Nationwide about 12 million people are out of work and actively seeking a job. About 5.1 million of those are considered “long-term unemployed,” meaning they have been looking for work for 27 weeks or longer.
What’s more, one big reason the unemployment rate has been falling is because many people are giving up on finding a job or not entering the labor force to begin with. People not actively seeking a job are not counted as unemployed by the BLS.
“We’re adding jobs, but just enough to keep up with growth in the normal working-age population, not enough to start really putting the backlog of unemployed workers back to work,” said Heidi Shierholz, an economist with the Economic Policy Institute, which focuses its research on low- and middle-income workers.
The labor force participation rate, or the percentage of Americans over age 16 who are either working or looking for work, fell to 63.6 percent on April. That’s the lowest level in more than three decades.
Moss, in South Carolina, has relied on her religious faith and church for emotional support, and said that both her and her ex-husband’s family have helped out with some expenses, such as birthday parties for the kids.
With money so tight, Moss said she and her kids joke about how they’ll get the Polly Pocket toys and other things they want when the family wins the lottery.
Of course, Moss isn’t even buying any lottery tickets these days.
“No, Lord no,” she said. “There’s not even enough pennies to roll together to get a lottery ticket.”
Many are in the same boat. At least 200,000 people will lose their last set of unemployment benefits because of the most recent wave of expirations in May, on top of about 130,000 who lost benefits in April, the National Employment Law Project estimates.
Claire McKenna, a policy analyst with NELP, which advocates for the unemployed, said some who lose eligibility for extended benefits may still qualify for 10 more weeks of payouts if they meet certain criteria.
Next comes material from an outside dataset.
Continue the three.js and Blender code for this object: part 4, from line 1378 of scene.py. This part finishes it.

But many people will find themselves without a job or unemployment check.
Dan Maloney, 41, has a law degree, an MBA and years of experience in the insurance industry, and yet he’s been without a job since June of 2010.
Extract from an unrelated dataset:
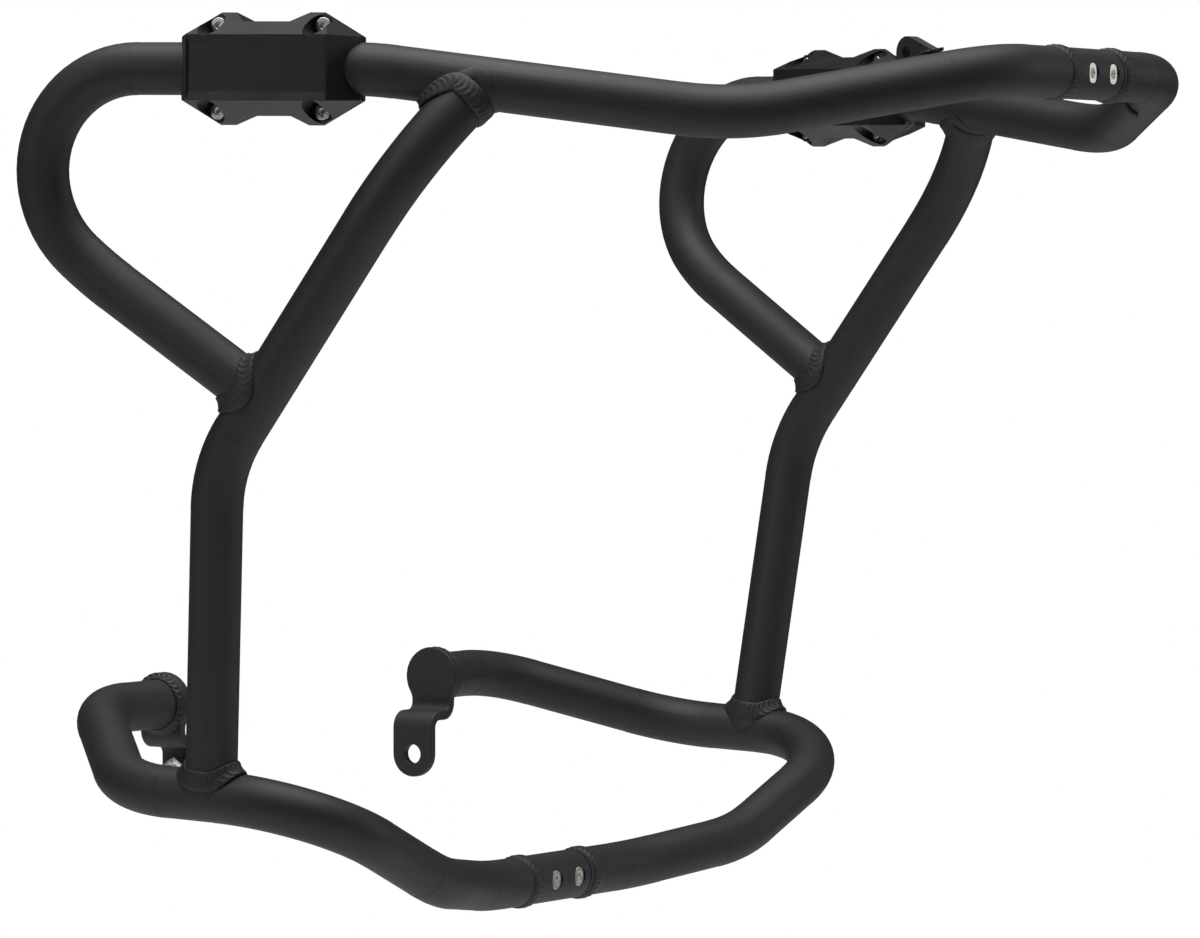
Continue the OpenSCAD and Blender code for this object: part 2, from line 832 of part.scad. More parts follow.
// A raised ring over the seam between a tube's end and its insert.
module ring_weld(side, joint_x, y, z) {
    half = ring_width / 2;
    crown_r = (half * half + ring_rise * ring_rise) / (2 * ring_rise);
    spread = asin(half / crown_r);
    color("#2b2b2e")
        translate([joint_x + side * joint_half, y, z])
            rotate([0, 90, 0])
                rotate_extrude()
                    polygon(arc([tube_r + ring_rise - crown_r, 0], crown_r, -spread, spread));
}

upper_rail(RIGHT);  // right_upper_rail
upper_rail(LEFT);  // left_upper_rail
post(RIGHT);  // right_post
post(LEFT);  // left_post
lower_rail(RIGHT);  // right_lower_rail
lower_rail(LEFT);  // left_lower_rail
lower_bracket(RIGHT);  // right_lower_bracket
lower_bracket(LEFT);  // left_lower_bracket
upper_tab(RIGHT);  // right_upper_tab
upper_tab(LEFT);  // left_upper_tab
bracket_spacer();  // right_bracket_spacer
joint_insert(RIGHT, upper_joint_x, nose_y, nose_z);  // right_upper_insert
joint_insert(LEFT, upper_joint_x, nose_y, nose_z);  // left_upper_insert
joint_insert(RIGHT, lower_joint_x, middle_y, middle_z);  // right_lower_insert
joint_insert(LEFT, lower_joint_x, middle_y, middle_z);  // left_lower_insert
joint_screws(upper_joint_x, nose_y, nose_z);  // upper_joint_screws
joint_screws(lower_joint_x, middle_y, middle_z);  // lower_joint_screws
clamp_outer_shell(RIGHT);  // right_clamp_outer_shell
clamp_outer_shell(LEFT);  // left_clamp_outer_shell
clamp_inner_shell(RIGHT);  // right_clamp_inner_shell
clamp_inner_shell(LEFT);  // left_clamp_inner_shell
clamp_screws(RIGHT);  // right_clamp_screws
clamp_screws(LEFT);  // left_clamp_screws
clamp_nuts(RIGHT);  // right_clamp_nuts
clamp_nuts(LEFT);  // left_clamp_nuts
post_top_weld(RIGHT);  // right_post_top_weld
post_top_weld(LEFT);  // left_post_top_weld
loop_end_weld(RIGHT);  // right_loop_end_weld
loop_end_weld(LEFT);  // left_loop_end_weld
post_foot_weld(RIGHT);  // right_post_foot_weld
post_foot_weld(LEFT);  // left_post_foot_weld
bracket_weld(RIGHT);  // right_bracket_weld
bracket_weld(LEFT);  // left_bracket_weld
tab_weld(RIGHT);  // right_tab_weld
tab_weld(LEFT);  // left_tab_weld
ring_weld(RIGHT, upper_joint_x, nose_y, nose_z);  // right_upper_ring_weld
ring_weld(LEFT, upper_joint_x, nose_y, nose_z);  // left_upper_ring_weld
ring_weld(RIGHT, lower_joint_x, middle_y, middle_z);  // right_lower_ring_weld
ring_weld(LEFT, lower_joint_x, middle_y, middle_z);  // left_lower_ring_weld
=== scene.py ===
"""The looks of a pair of motorcycle crash bars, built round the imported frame."""

import math

import bmesh
import bpy
import numpy as np
from bpy.props import FloatProperty, FloatVectorProperty, IntProperty, PointerProperty
from mathutils import Matrix, Vector


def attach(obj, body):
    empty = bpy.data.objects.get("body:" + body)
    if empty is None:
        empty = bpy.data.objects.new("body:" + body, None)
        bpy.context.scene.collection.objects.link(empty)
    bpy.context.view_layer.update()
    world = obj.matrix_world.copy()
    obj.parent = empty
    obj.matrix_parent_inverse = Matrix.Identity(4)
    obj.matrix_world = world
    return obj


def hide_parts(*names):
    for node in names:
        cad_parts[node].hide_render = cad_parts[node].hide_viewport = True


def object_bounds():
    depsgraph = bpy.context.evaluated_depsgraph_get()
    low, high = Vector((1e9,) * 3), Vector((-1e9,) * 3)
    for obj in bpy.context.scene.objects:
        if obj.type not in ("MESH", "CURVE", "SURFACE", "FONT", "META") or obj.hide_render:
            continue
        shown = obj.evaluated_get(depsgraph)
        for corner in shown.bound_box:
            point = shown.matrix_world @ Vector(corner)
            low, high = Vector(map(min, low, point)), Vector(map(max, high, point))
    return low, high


bl_info = {
    "name": "Crash bars",
    "version": (1, 0, 0),
    "blender": (4, 5, 0),
    "location": "View3D > Sidebar > Crash bars",
    "description": "Finishes, rippled welds, rounded plates and clamps for motorcycle crash bars",
    "category": "Object",
}

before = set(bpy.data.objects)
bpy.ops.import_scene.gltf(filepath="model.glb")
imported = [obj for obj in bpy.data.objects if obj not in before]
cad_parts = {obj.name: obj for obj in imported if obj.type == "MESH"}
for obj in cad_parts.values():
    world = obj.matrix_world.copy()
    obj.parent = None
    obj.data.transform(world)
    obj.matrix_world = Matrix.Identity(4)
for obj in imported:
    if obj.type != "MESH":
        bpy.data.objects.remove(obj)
CAD_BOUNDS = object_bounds()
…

Maloney, who lives in Dover, N.J., said that in his specialized field, he’s found fierce competition for the few available jobs.
He thinks employers may see his degrees and experience and think he’s overqualified.
Some days he regrets getting his advanced education. Other days Maloney admits he just feels worn down. His unemployment benefits will expire at the end of the month.
“You definitely hit a point where it becomes – you feel defeated,” he said. “There are days you want to give up.”
Mary Rojas, 43, also has an advanced education and speaks several languages. She said she lost her job doing customer service for Spanish-speaking customers at a law firm in Fort Lauderdale in late 2010 and hasn’t been able to find a job since.
Her unemployment benefits are set to expire this month.
Rojas, who lives in Pompano Beach, Fla., found out she was pregnant soon after losing her job, and she said that made it hard to land a job.
Her baby is now eight months old, and she still has had no luck finding something that pays enough to cover the cost of child care for her baby and her six-year-old. She estimates she has applied for 200 or 300 jobs.
In April, her family received another blow when her husband, a chef, lost his job.
One day last week, the couple was shopping for groceries and fretting about how they would get enough money together to pay the rent.
“I’m in tears, honestly, just wondering how we’ll get that amount,” she said.
But Rojas said she was still holding out hope that her degrees and work experience will eventually land her a job.
“I don’t want to give up,” she said.